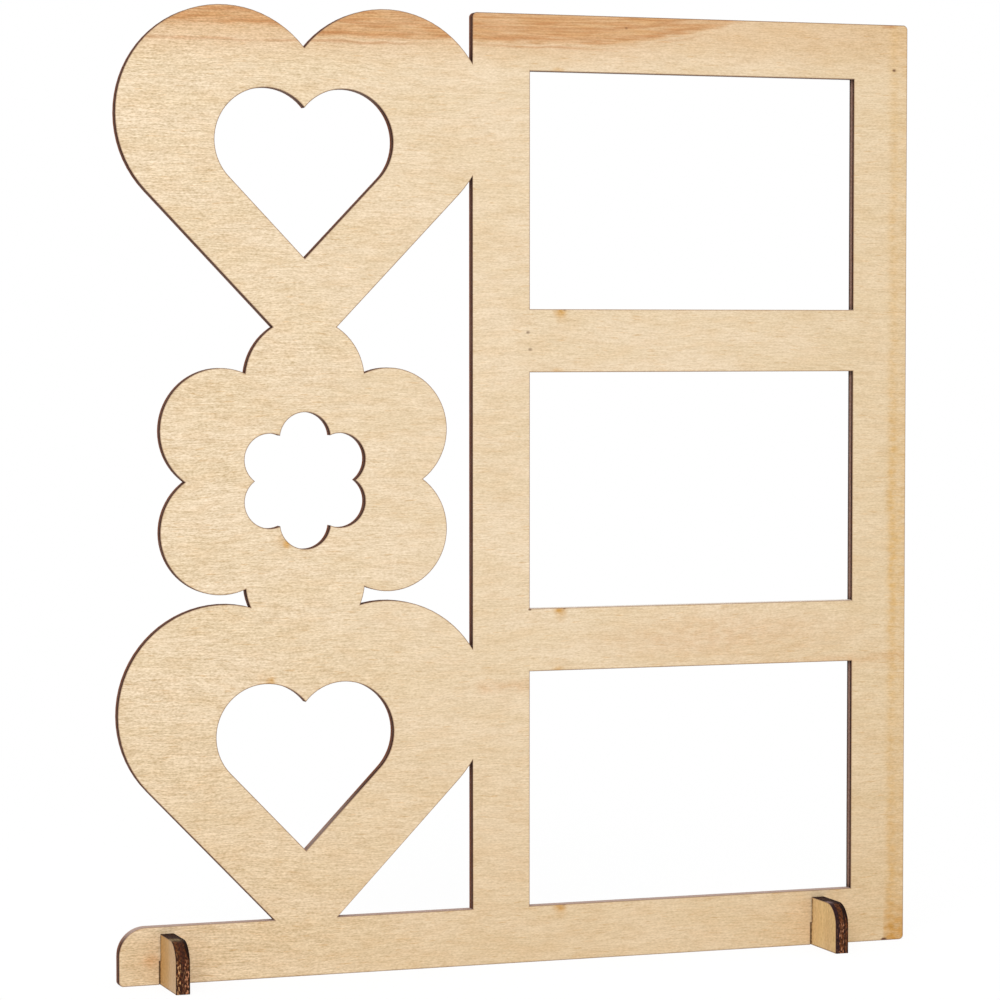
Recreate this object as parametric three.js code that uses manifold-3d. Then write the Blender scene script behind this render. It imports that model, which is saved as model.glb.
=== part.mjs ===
// A laser-cut plywood photo frame that stands on two slotted feet.
//
// One sheet of plywood makes the whole upright: a ladder of photo windows on the right, and on the
// left an openwork column of a heart, a flower and a second heart, which stands on a rail of its
// own. The hearts run into the frame's left stile, and the flower links them. Each foot is a small
// plate of a thicker plywood that crosses the upright at a right angle. A slot in the bottom edge of
// the upright and a slot in the top edge of the foot slide into each other.
//
// Millimetres, +Z up. The upright stands in the XZ plane, its front faces -Y, and the origin is on
// the ground, midway between its left and right ends and in the middle of the sheet.

import * as THREE from "three";
import { mergeVertices } from "three/addons/utils/BufferGeometryUtils.js";
import Module from "manifold-3d";

const wasm = await Module();
wasm.setup();

// The upright's sheet.
const panelThickness = 2.8;
const cornerRadius = 1.2; // on its square outer corners

// The ladder of windows.
const windowCount = 3;
const windowWidth = 90;
const windowHeight = 60;
const windowGap = 16; // the rail between two windows
const endRailHeight = 14.4; // the rails above the top window and below the bottom one
const stileWidth = 15.4; // the upright strips left and right of the windows

// The hearts. Each is two round lobes, and two straight sides that meet in a tip.
const lobeRadius = 27;
const lobeSpread = 21; // from a heart's middle line to the centre of a lobe
const lobeBite = 4; // how far the right-hand lobe runs into the frame's stile
const heartBand = 25; // wood between a heart's outline and its heart-shaped hole, at the lobe
const heartHoleDrop = 6; // how far the hole's lobes lie below the heart's

// The flower. Its petals are circles on a ring, in opposite pairs, with one pair upright.
const petalPairs = 3;
const petalRadius = 15.5;
const petalRing = 25; // from the flower's centre to the centre of a petal
const flowerBand = 23.5; // wood between the tip of a petal and the flower-shaped hole
const petalBite = 4; // how far the lowest petal runs into each lobe of the lower heart
const tipSeat = 11; // how far the upper heart's tip goes down into the highest petal

// The column's own rail, in line with the frame's bottom rail.
const columnRailHeight = 14.4;
const columnRailRadius = 7; // the rounded upper corner of its free end
const tipBury = 8.5; // how far the lower heart's tip goes down into it

// The feet, and the slots that hold them.
const footThickness = 3.6;
const footReach = 15.2; // how far a foot stands out of each face of the upright
const footHeight = 12.6;
const footRadius = 5.5; // the rounded upper corners
const leftFootInset = 12.2; // from the left end of the upright to the middle of the left foot
const rightFootInset = 24.9; // from the right end of the upright to the middle of the right foot
const lapHeight = 5.8; // where the two slots meet, above the ground
const fitGap = 0.15; // play on each side of a slot, and between the ends of two slots

// How finely round stretches are faceted, and how far a cutter stands out of the sheet.
const facetAngle = Math.PI / 36;
const cutterMargin = 5;
const sameplace = 1e-3; // points closer than this are one

// What follows for the frame and the column. The column's left end and the frame's right end are
// as far from the origin.
const frameWidth = windowWidth + 2 * stileWidth;
const frameHeight = windowCount * windowHeight + (windowCount - 1) * windowGap + 2 * endRailHeight;
const heartHalfWidth = lobeSpread + lobeRadius;
const columnWidth = 2 * heartHalfWidth - lobeBite;
const columnLeft = -(columnWidth + frameWidth) / 2;
const columnMiddle = columnLeft + heartHalfWidth;
const frameLeft = columnLeft + columnWidth;
const frameRight = frameLeft + frameWidth;

// The column is as high as the frame. The hearts share what the flower and the joints leave.
const petalStep = Math.PI / petalPairs;
const petalReach = petalRing + petalRadius;
const lobesToPetal = Math.sqrt((lobeRadius + petalRadius - petalBite) ** 2 - lobeSpread ** 2);
const lowerTip = columnRailHeight - tipBury;
const lobesToUpperTip = lobesToPetal + petalRing + petalReach - tipSeat;
const tipDrop = (frameHeight - lobeRadius - lobesToUpperTip - lowerTip) / 2;
const lowerHeartHeight = lowerTip + tipDrop;
const flowerHeight = lowerHeartHeight + lobesToPetal + petalRing;
const upperHeartHeight = frameHeight - lobeRadius;

// Where each foot stands.
const footMiddles = {
  foot_left: columnLeft + leftFootInset,
  foot_right: frameRight - rightFootInset,
};

// The points of an arc, anticlockwise from one angle to the other.
function arc(x, z, radius, from, to) {
  const count = Math.max(2, Math.ceil((to - from) / facetAngle));
  const points = [];
  for (let i = 0; i <= count; i++) {
    const angle = from + ((to - from) * i) / count;
    points.push(new THREE.Vector2(x + radius * Math.cos(angle), z + radius * Math.sin(angle)));
  }
  return points;
}

// A rectangle. Its radii are those of its corners, anticlockwise from the lower left one.
function rectangle(left, bottom, width, height, radii = [0, 0, 0, 0]) {
  const [lowerLeft, lowerRight, upperRight, upperLeft] = radii;
  const right = left + width;
  const top = bottom + height;
  const quarter = Math.PI / 2;
  return [
    ...arc(left + lowerLeft, bottom + lowerLeft, lowerLeft, 2 * quarter, 3 * quarter),
    ...arc(right - lowerRight, bottom + lowerRight, lowerRight, 3 * quarter, 4 * quarter),
    ...arc(right - upperRight, top - upperRight, upperRight, 0, quarter),
    ...arc(left + upperLeft, top - upperLeft, upperLeft, quarter, 2 * quarter),
  ];
}

// A heart about the point midway between its lobes' centres. Each straight side is a tangent of its
// lobe, so the outline has corners only at the tip and in the cleft.
function heart(x, z, scale = 1) {
  const radius = lobeRadius * scale;
  const spread = lobeSpread * scale;
  const drop = tipDrop * scale;
  const slope = Math.atan2(drop, spread) - Math.asin(radius / Math.hypot(drop, spread));
  const touch = slope - Math.PI / 2;
  const cleft = Math.acos(Math.min(1, spread / radius));
  return [
    new THREE.Vector2(x, z - drop),
    ...arc(x + spread, z, radius, touch, Math.PI - cleft),
    ...arc(x - spread, z, radius, cleft, Math.PI - touch),
  ];
}

// A flower about its centre. Each petal's arc runs from the valley before it to the valley after.
function flower(x, z, scale = 1) {
  const radius = petalRadius * scale;
  const ring = petalRing * scale;
  const sweep = petalStep / 2 + Math.asin(Math.min(1, (ring * Math.sin(petalStep / 2)) / radius));
  const points = [];
  for (let i = 0; i < 2 * petalPairs; i++) {
    const heading = Math.PI / 2 + i * petalStep;
    const petalX = x + ring * Math.cos(heading);
    const petalZ = z + ring * Math.sin(heading);
    points.push(...arc(petalX, petalZ, radius, heading - sweep, heading + sweep));
  }
  return points;
}

// A foot seen from the side, with its slot in the middle of the top edge.
function footOutline() {
  const half = footReach + panelThickness / 2;
  const slotHalf = panelThickness / 2 + fitGap;
  const slotFloor = lapHeight - fitGap;
  return [
    new THREE.Vector2(-half, 0),
    new THREE.Vector2(half, 0),
    ...arc(half - footRadius, footHeight - footRadius, footRadius, 0, Math.PI / 2),
    new THREE.Vector2(slotHalf, footHeight),
    new THREE.Vector2(slotHalf, slotFloor),
    new THREE.Vector2(-slotHalf, slotFloor),
    new THREE.Vector2(-slotHalf, footHeight),
    ...arc(footRadius - half, footHeight - footRadius, footRadius, Math.PI / 2, Math.PI),
  ];
}

// A plate of this outline, standing in the XZ plane with its thickness centred on Y = 0.
function plate(points, thickness) {
  const distinct = points.filter((point, i) => point.distanceTo(points.at(i - 1)) > sameplace);
  const shape = new THREE.Shape(distinct);
  const geometry = new THREE.ExtrudeGeometry(shape, { depth: thickness, bevelEnabled: false });
  return geometry.translate(0, 0, -thickness / 2).rotateX(Math.PI / 2);
}

// A closed geometry as a solid that can be joined and cut.
function toSolid(geometry) {
  geometry.deleteAttribute("normal");
  geometry.deleteAttribute("uv");
  const merged = mergeVertices(geometry);
  return new wasm.Manifold(
    new wasm.Mesh({
      numProp: 3,
      vertProperties: new Float32Array(merged.attributes.position.array),
      triVerts: new Uint32Array(merged.index.array),
    }),
  );
}

// A solid as a geometry with flat-shaded faces.
function toGeometry(solid) {
  const mesh = solid.getMesh();
  const shared = new THREE.BufferGeometry();
  shared.setAttribute("position", new THREE.BufferAttribute(mesh.vertProperties, 3));
  shared.setIndex(new THREE.BufferAttribute(mesh.triVerts, 1));
  const flat = shared.toNonIndexed();
  flat.computeVertexNormals();
  return flat;
}

// The outlines that the upright's wood is joined from.
function uprightOutlines() {
  const frameCorners = [cornerRadius, cornerRadius, cornerRadius, cornerRadius];
  const railCorners = [cornerRadius, 0, 0, columnRailRadius];
  const railWidth = columnWidth + stileWidth / 2;
  return [
    rectangle(frameLeft, 0, frameWidth, frameHeight, frameCorners),
    rectangle(columnLeft, 0, railWidth, columnRailHeight, railCorners),
    heart(columnMiddle, lowerHeartHeight),
    flower(columnMiddle, flowerHeight),
    heart(columnMiddle, upperHeartHeight),
  ];
}

// The outlines of what is cut out of it: the windows, the holes in the motifs and the foot slots.
function uprightCuts() {
  const cuts = [];
  for (let i = 0; i < windowCount; i++) {
    const sill = endRailHeight + i * (windowHeight + windowGap);
    cuts.push(rectangle(frameLeft + stileWidth, sill, windowWidth, windowHeight));
  }
  const heartHoleScale = 1 - heartBand / heartHalfWidth;
  for (const height of [lowerHeartHeight, upperHeartHeight]) {
    cuts.push(heart(columnMiddle, height - heartHoleDrop, heartHoleScale));
  }
  cuts.push(flower(columnMiddle, flowerHeight, 1 - flowerBand / petalReach));
  const slotWidth = footThickness + 2 * fitGap;
  for (const middle of Object.values(footMiddles)) {
    const slotLeft = middle - slotWidth / 2;
    cuts.push(rectangle(slotLeft, -cutterMargin, slotWidth, cutterMargin + lapHeight));
  }
  return cuts;
}

function framePanel() {
  const wood = uprightOutlines().map((points) => toSolid(plate(points, panelThickness)));
  const cutterThickness = panelThickness + 2 * cutterMargin;
  const cutters = uprightCuts().map((points) => toSolid(plate(points, cutterThickness)));
  const joined = wood.reduce((sum, next) => sum.add(next));
  return toGeometry(cutters.reduce((rest, cutter) => rest.subtract(cutter), joined));
}

// A foot stands in the YZ plane, centred on X = 0.
function footPlate() {
  return plate(footOutline(), footThickness).rotateZ(Math.PI / 2);
}

const panelPlywood = new THREE.MeshStandardMaterial({ color: 0xead3b0, roughness: 0.62, metalness: 0 });
const footPlywood = new THREE.MeshStandardMaterial({ color: 0xdcb98a, roughness: 0.62, metalness: 0 });

const photoFrame = new THREE.Group();

const panel = new THREE.Mesh(framePanel(), panelPlywood);
panel.name = "photo_panel";
photoFrame.add(panel);

for (const [name, middle] of Object.entries(footMiddles)) {
  const foot = new THREE.Mesh(footPlate(), footPlywood);
  foot.name = name;
  foot.position.x = middle;
  photoFrame.add(foot);
}

export default photoFrame;
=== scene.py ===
"""Looks of a laser-cut plywood photo frame on two slotted feet.

Three laser-cut plates: an upright with photo windows and an openwork column, and two feet of a
thicker sheet. Each plate is rebuilt here from the outline of its solid, with the fine edge
rounding, glue lines and scorched rim that the laser leaves, and dressed in procedural plywood.
"""

import math

import bmesh
import bpy
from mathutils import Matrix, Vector
from mathutils.geometry import tessellate_polygon


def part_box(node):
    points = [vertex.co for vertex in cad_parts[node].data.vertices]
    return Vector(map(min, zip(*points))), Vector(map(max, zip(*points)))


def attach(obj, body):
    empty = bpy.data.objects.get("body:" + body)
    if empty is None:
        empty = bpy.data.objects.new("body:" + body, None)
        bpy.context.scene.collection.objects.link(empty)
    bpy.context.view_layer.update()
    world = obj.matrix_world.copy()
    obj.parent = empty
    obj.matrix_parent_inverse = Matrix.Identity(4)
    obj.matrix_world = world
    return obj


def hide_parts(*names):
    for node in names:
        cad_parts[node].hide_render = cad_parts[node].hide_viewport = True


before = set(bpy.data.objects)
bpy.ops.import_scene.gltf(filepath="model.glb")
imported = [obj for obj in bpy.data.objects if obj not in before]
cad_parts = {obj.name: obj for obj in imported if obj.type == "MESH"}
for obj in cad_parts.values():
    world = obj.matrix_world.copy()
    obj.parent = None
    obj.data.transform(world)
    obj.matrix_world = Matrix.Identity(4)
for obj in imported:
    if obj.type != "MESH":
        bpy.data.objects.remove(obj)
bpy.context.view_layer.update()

MM = 0.001
X, Y, Z = Vector((1, 0, 0)), Vector((0, 1, 0)), Vector((0, 0, 1))

# The plates' edges, in metres.
EDGE_ROUNDING = 0.15 * MM  # the worn corner between a face and a cut edge
SCORCH_WIDTH = 0.2 * MM  # the browned rim of a face, inside the rounding
VENEER_SHARE = 0.285  # of a sheet's thickness, for each outer ply
GLUE_GROOVE = 0.06 * MM  # depth and half width of the groove at a glue line
GLUE_PLACE = 1 - 2 * VENEER_SHARE  # from 0 in the middle of a sheet to 1 at its faces
MITRE_LIMIT = 2.0  # how far a corner may be drawn in, in widths of the strip beside it
TURN_BACK = 0.001  # a corner whose two directions add up to less than this turns right back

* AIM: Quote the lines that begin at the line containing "centred on X = 0." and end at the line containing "obj.parent = empty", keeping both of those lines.

* CORRECT ANSWER:
// A foot stands in the YZ plane, centred on X = 0.
function footPlate() {
  return plate(footOutline(), footThickness).rotateZ(Math.PI / 2);
}

const panelPlywood = new THREE.MeshStandardMaterial({ color: 0xead3b0, roughness: 0.62, metalness: 0 });
const footPlywood = new THREE.MeshStandardMaterial({ color: 0xdcb98a, roughness: 0.62, metalness: 0 });

const photoFrame = new THREE.Group();

const panel = new THREE.Mesh(framePanel(), panelPlywood);
panel.name = "photo_panel";
photoFrame.add(panel);

for (const [name, middle] of Object.entries(footMiddles)) {
  const foot = new THREE.Mesh(footPlate(), footPlywood);
  foot.name = name;
  foot.position.x = middle;
  photoFrame.add(foot);
}

export default photoFrame;
=== scene.py ===
"""Looks of a laser-cut plywood photo frame on two slotted feet.

Three laser-cut plates: an upright with photo windows and an openwork column, and two feet of a
thicker sheet. Each plate is rebuilt here from the outline of its solid, with the fine edge
rounding, glue lines and scorched rim that the laser leaves, and dressed in procedural plywood.
"""

import math

import bmesh
import bpy
from mathutils import Matrix, Vector
from mathutils.geometry import tessellate_polygon


def part_box(node):
    points = [vertex.co for vertex in cad_parts[node].data.vertices]
    return Vector(map(min, zip(*points))), Vector(map(max, zip(*points)))


def attach(obj, body):
    empty = bpy.data.objects.get("body:" + body)
    if empty is None:
        empty = bpy.data.objects.new("body:" + body, None)
        bpy.context.scene.collection.objects.link(empty)
    bpy.context.view_layer.update()
    world = obj.matrix_world.copy()
    obj.parent = empty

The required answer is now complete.